▼

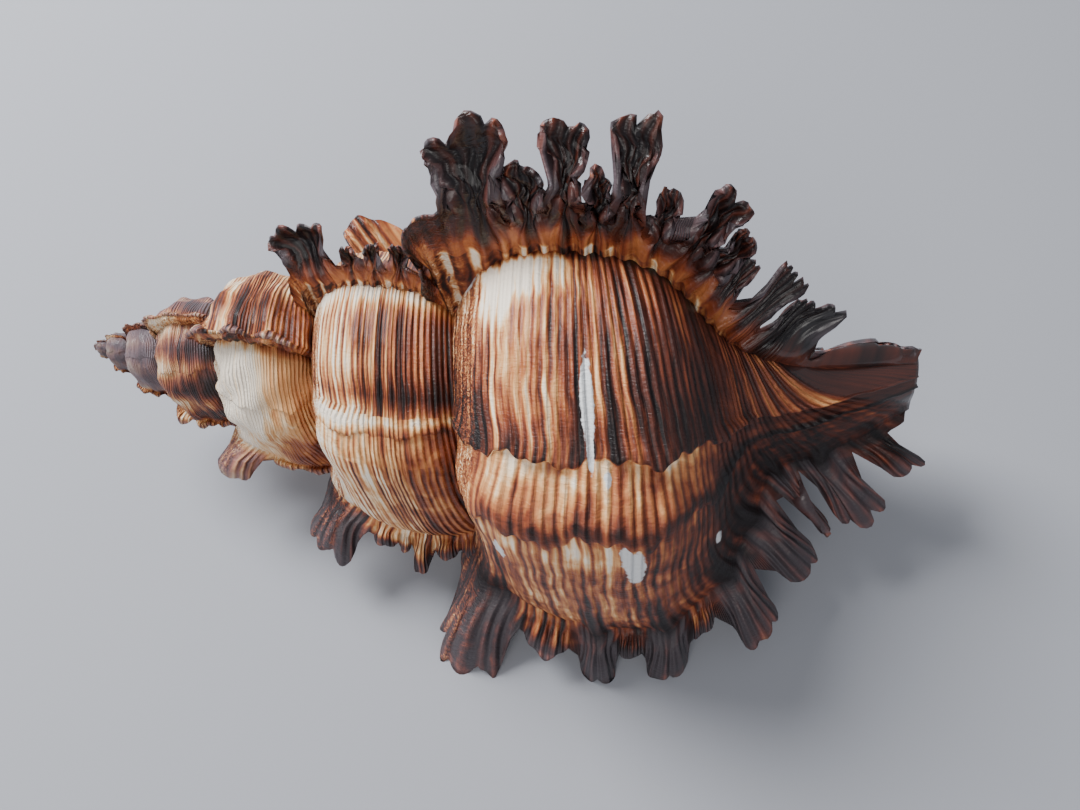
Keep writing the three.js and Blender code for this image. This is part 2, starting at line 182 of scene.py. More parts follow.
def section(share, angle):
    """Place along the axis and radius: the outline scaled by growth, its front drawn out to the tip."""
    turns = turns_before_lip(angle)
    scale, suture = grown(turns, OUTLINE_SCALE), grown(turns, SUTURE)
    x = np.interp(share, outline_share, outline_points[:, 0])
    radius = np.interp(share, outline_share, outline_points[:, 1])
    newest = fall(0.85, 1.2, turns)
    drawn_out = smooth(CANAL_STARTS, OUTLINE[-1, 0] + 0.5, x) * newest
    reach = (LENGTH_TO_CANAL_TIP - suture - OUTLINE[-1, 0] * scale) * drawn_out
    before_canal = fall(CANAL_STARTS, 40, x)
    lean = -WHORL_LEAN * scale * np.cos(np.radians(angle - WHORL_LEAN_ANGLE)) * before_canal
    waist = 1 - LIP_WAIST * hump(WAIST_AT, WAIST_WIDTH, share) * smooth(-10, 80, angle) * newest
    return suture + x * scale + reach + lean, radius * waist * radius_scale(angle)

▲

> GOAL
Repeat the data precisely, line by line.

> RESULT OF THE TASK
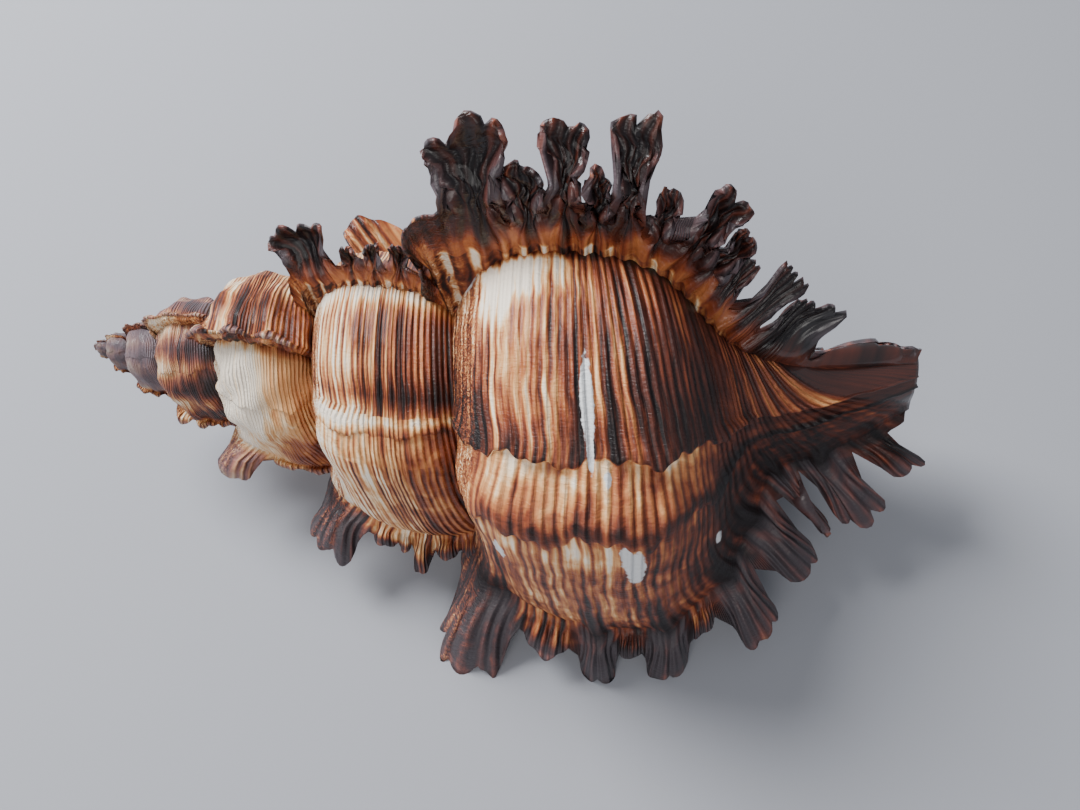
Keep writing the three.js and Blender code for this image. This is part 2, starting at line 182 of scene.py. More parts follow.
def section(share, angle):
    """Place along the axis and radius: the outline scaled by growth, its front drawn out to the tip."""
    turns = turns_before_lip(angle)
    scale, suture = grown(turns, OUTLINE_SCALE), grown(turns, SUTURE)
    x = np.interp(share, outline_share, outline_points[:, 0])
    radius = np.interp(share, outline_share, outline_points[:, 1])
    newest = fall(0.85, 1.2, turns)
    drawn_out = smooth(CANAL_STARTS, OUTLINE[-1, 0] + 0.5, x) * newest
    reach = (LENGTH_TO_CANAL_TIP - suture - OUTLINE[-1, 0] * scale) * drawn_out
    before_canal = fall(CANAL_STARTS, 40, x)
    lean = -WHORL_LEAN * scale * np.cos(np.radians(angle - WHORL_LEAN_ANGLE)) * before_canal
    waist = 1 - LIP_WAIST * hump(WAIST_AT, WAIST_WIDTH, share) * smooth(-10, 80, angle) * newest
    return suture + x * scale + reach + lean, radius * waist * radius_scale(angle)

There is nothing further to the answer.